• THE EXERCISE:
Return, unaltered, every line from the beginning of the material below up to and including the one with "PLUG_LEAD = 1.5".

• STORED RECORDS:
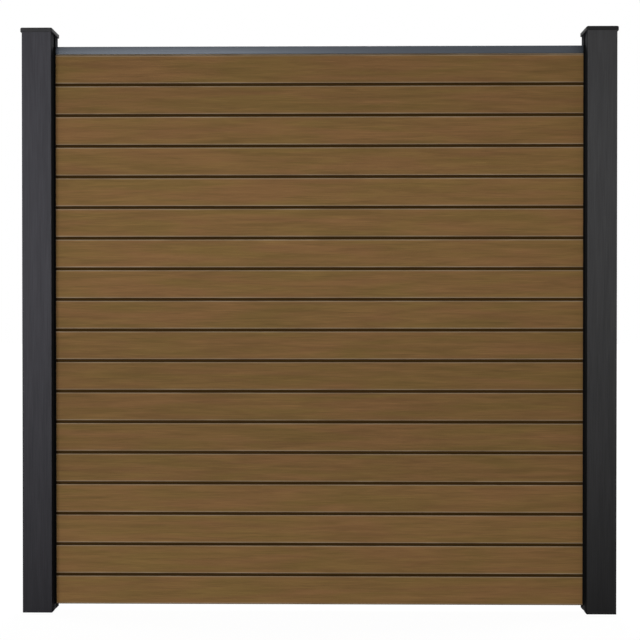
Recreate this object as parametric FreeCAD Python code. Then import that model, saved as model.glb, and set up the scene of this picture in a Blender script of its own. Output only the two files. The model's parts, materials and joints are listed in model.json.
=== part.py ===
import FreeCAD, Part

import math
import os

from FreeCAD import Vector

# Garden privacy screen: a bay of tongue-and-groove slats under a metal top rail. Both ends of the
# bay stand in lined slots, in two chambered posts with push-on caps.
#
# Lengths are millimetres. X runs along the screen, Y from its front (negative) to its back, Z up.
# The origin is on the ground, midway between the posts. Both faces of the screen are alike.

# Slats: hollow wood-composite boards, stacked on each other.
SLAT_COUNT = 18
SLAT_FACE = 94.0
SLAT_THICKNESS = 20.0
SLAT_WALL = 4.0
SLAT_WEB = 4.0
SLAT_EDGE_BEVEL = 1.0
SLAT_CHAMBER_COUNT = 4
SHADOW_GAP = 6.0
TONGUE_THICKNESS = 8.0
TONGUE_ENGAGEMENT = 6.0
TONGUE_LEAD = 1.5
TONGUE_CLEARANCE = 0.35

# The bay that the slats fill.
BAY_WIDTH = 1730.0
GROUND_GAP = 20.0
EXPANSION_GAP = 3.0

# Top rail: a hollow aluminium extrusion that seats on the last tongue.
RAIL_HEIGHT = 24.5
RAIL_JOINT = 3.0
RAIL_WALL = 1.8
RAIL_EDGE_RADIUS = 1.5

# End channels: aluminium linings of the slots, which stand a little out of them.
CHANNEL_WALL = 2.0
CHANNEL_LIP = 6.0
CHANNEL_LIP_BEVEL = 0.5

# Posts: chambered wood-composite extrusions with a slot in each side.
POST_SIDE = 96.0
POST_WALL = 6.0
POST_CORNER_RADIUS = 3.0
POST_CHAMBER_BEVEL = 2.0
POST_ABOVE_RAIL = 48.5
SLOT_MOUTH_RADIUS = 1.0

# Cores: aluminium tubes that stiffen the posts and take a ground anchor's spigot.
CORE_SIDE = 32.0
CORE_WALL = 2.5
CORE_CORNER_RADIUS = 3.0
CORE_BELOW_TOP = 6.0

# Post caps: moulded covers with a skirt outside the post and a hollow plug in each corner chamber.
CAP_PLATE = 5.0
CAP_CROWN = 3.0
CAP_RIM = 6.0
CAP_SKIRT_WALL = 4.0
CAP_SKIRT_OVERLAP = 8.0
CAP_EDGE_BEVEL = 2.5
PLUG_LENGTH = 22.0
PLUG_WALL = 2.0
PLUG_LEAD = 1.5

# Slot stops: blocks on the ground in the inner slots, on which the channels and slats stand.
STOP_SETBACK = 1.0
STOP_EDGE_BEVEL = 1.0
COUNTERBORE_DEPTH = 5.0

# Stop screws: tapered heads with a hexagon socket, one through each slot stop into the post's wall.
STOP_SCREW_RADIUS = 1.75
STOP_SCREW_BITE = 5.0
STOP_SCREW_HEAD_RADIUS = 3.5
STOP_SCREW_HEAD_HEIGHT = 2.6
STOP_SCREW_HEAD_TAPER = 0.8
STOP_SCREW_SOCKET_RADIUS = 1.5
STOP_SCREW_SOCKET_DEPTH = 1.4

# Channel screws: countersunk, through the end channel and the post's wall into the core.
CHANNEL_SCREW_COUNT = 3
CHANNEL_SCREW_MARGIN = 150.0
CHANNEL_SCREW_RADIUS = 1.75
CHANNEL_SCREW_HEAD_RADIUS = 3.4

# Clearances, each between two faces.
SLIDE_CLEARANCE = 0.3
CORE_CLEARANCE = 0.3
CAP_CLEARANCE = 0.3
SCREW_CLEARANCE = 0.05
HEAD_CLEARANCE = 0.4

# How near two coordinates are to count as the same one.
SAME = 1e-6

# Heights that follow: slats, rail and posts.
SLAT_PITCH = SLAT_FACE + SHADOW_GAP
TONGUE_HEIGHT = SHADOW_GAP + TONGUE_ENGAGEMENT
RAIL_BOTTOM = GROUND_GAP + SLAT_COUNT * SLAT_PITCH - SHADOW_GAP + RAIL_JOINT
RAIL_TOP = RAIL_BOTTOM + RAIL_HEIGHT
POST_HEIGHT = RAIL_TOP + POST_ABOVE_RAIL

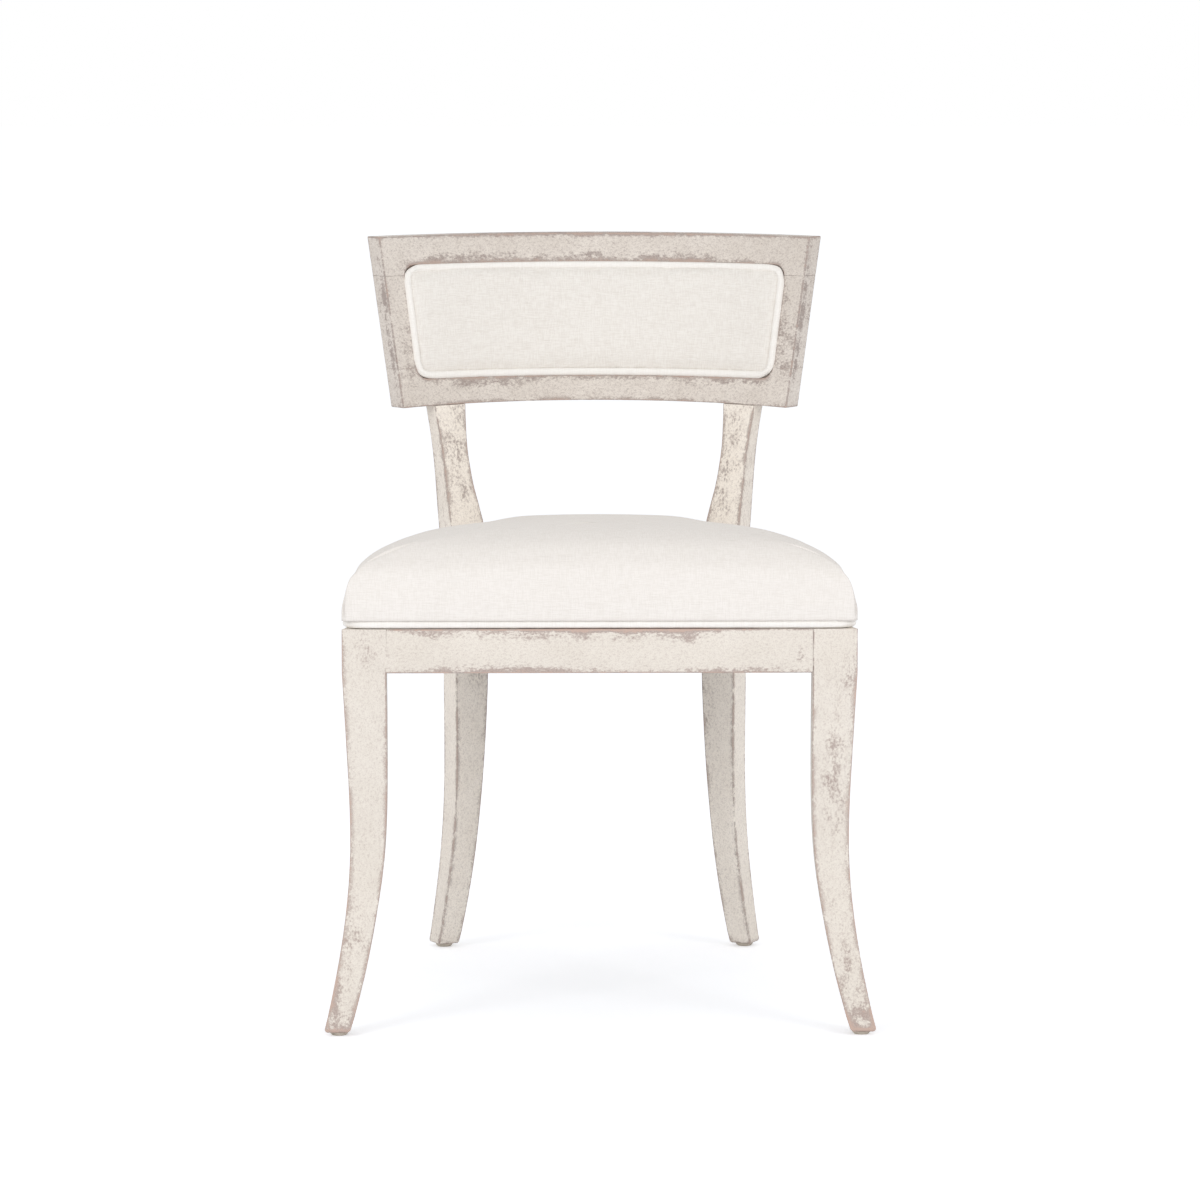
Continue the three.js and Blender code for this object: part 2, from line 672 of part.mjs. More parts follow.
// Back upholstery. Depths run from the crest's front face into the wood.
const boardFront = frontRebate - gap - boardThickness;
const padBase = boardFront - gap;
const weltInset = weltDiameter + gap * 6;
const rearBoardDepth = crestThickness - rearRebate + gap;
const rearPadDepth = rearBoardDepth + rearBoardThickness + gap;
const rearWeltInset = rearWeltDiameter + gap * 5;

function panelFoam() {
  return panelPad({
    inset: weltInset + coverThickness + gap, base: padBase,
    edge: padBase - panelEdgeHeight + coverThickness,
    crown: padBase - panelEdgeHeight - panelCrown + coverThickness,
  });
}

function panelCover() {
  const outer = panelPad({
    inset: weltInset, base: padBase, edge: padBase - panelEdgeHeight,
    crown: padBase - panelEdgeHeight - panelCrown,
  });
  const inner = panelPad({
    inset: weltInset + coverThickness, base: padBase + cutOverrun,
    edge: padBase - panelEdgeHeight + coverThickness - gap,
    crown: padBase - panelEdgeHeight - panelCrown + coverThickness - gap,
  });
  return outer.subtract(inner);
}

function rearPanelCover() {
  return panelPad({
    inset: rearWeltInset, base: rearPadDepth, edge: rearPadDepth + rearPanelEdge,
    crown: rearPadDepth + rearPanelEdge + rearPanelCrown,
  });
}

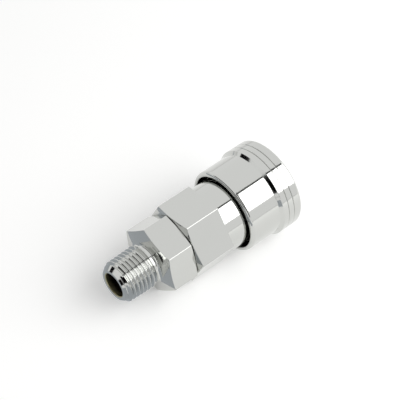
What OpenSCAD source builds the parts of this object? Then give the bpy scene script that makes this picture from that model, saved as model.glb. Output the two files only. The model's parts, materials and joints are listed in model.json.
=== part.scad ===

• REPLY:
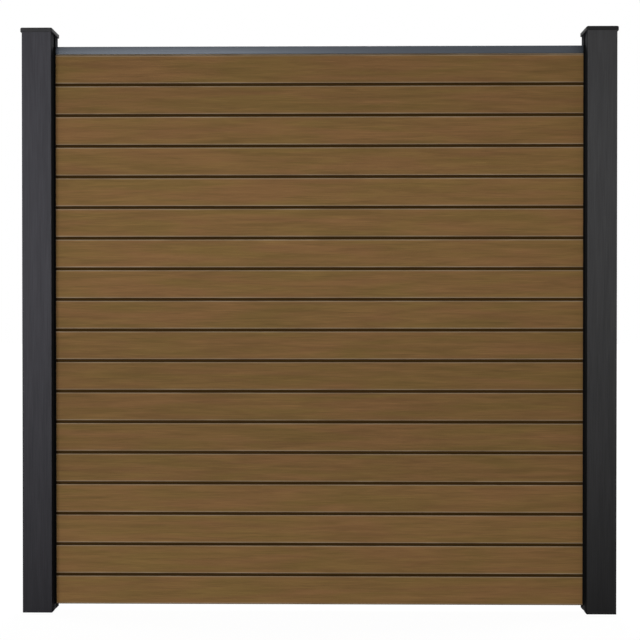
Recreate this object as parametric FreeCAD Python code. Then import that model, saved as model.glb, and set up the scene of this picture in a Blender script of its own. Output only the two files. The model's parts, materials and joints are listed in model.json.
=== part.py ===
import FreeCAD, Part

import math
import os

from FreeCAD import Vector

# Garden privacy screen: a bay of tongue-and-groove slats under a metal top rail. Both ends of the
# bay stand in lined slots, in two chambered posts with push-on caps.
#
# Lengths are millimetres. X runs along the screen, Y from its front (negative) to its back, Z up.
# The origin is on the ground, midway between the posts. Both faces of the screen are alike.

# Slats: hollow wood-composite boards, stacked on each other.
SLAT_COUNT = 18
SLAT_FACE = 94.0
SLAT_THICKNESS = 20.0
SLAT_WALL = 4.0
SLAT_WEB = 4.0
SLAT_EDGE_BEVEL = 1.0
SLAT_CHAMBER_COUNT = 4
SHADOW_GAP = 6.0
TONGUE_THICKNESS = 8.0
TONGUE_ENGAGEMENT = 6.0
TONGUE_LEAD = 1.5
TONGUE_CLEARANCE = 0.35

# The bay that the slats fill.
BAY_WIDTH = 1730.0
GROUND_GAP = 20.0
EXPANSION_GAP = 3.0

# Top rail: a hollow aluminium extrusion that seats on the last tongue.
RAIL_HEIGHT = 24.5
RAIL_JOINT = 3.0
RAIL_WALL = 1.8
RAIL_EDGE_RADIUS = 1.5

# End channels: aluminium linings of the slots, which stand a little out of them.
CHANNEL_WALL = 2.0
CHANNEL_LIP = 6.0
CHANNEL_LIP_BEVEL = 0.5

# Posts: chambered wood-composite extrusions with a slot in each side.
POST_SIDE = 96.0
POST_WALL = 6.0
POST_CORNER_RADIUS = 3.0
POST_CHAMBER_BEVEL = 2.0
POST_ABOVE_RAIL = 48.5
SLOT_MOUTH_RADIUS = 1.0

# Cores: aluminium tubes that stiffen the posts and take a ground anchor's spigot.
CORE_SIDE = 32.0
CORE_WALL = 2.5
CORE_CORNER_RADIUS = 3.0
CORE_BELOW_TOP = 6.0

# Post caps: moulded covers with a skirt outside the post and a hollow plug in each corner chamber.
CAP_PLATE = 5.0
CAP_CROWN = 3.0
CAP_RIM = 6.0
CAP_SKIRT_WALL = 4.0
CAP_SKIRT_OVERLAP = 8.0
CAP_EDGE_BEVEL = 2.5
PLUG_LENGTH = 22.0
PLUG_WALL = 2.0
PLUG_LEAD = 1.5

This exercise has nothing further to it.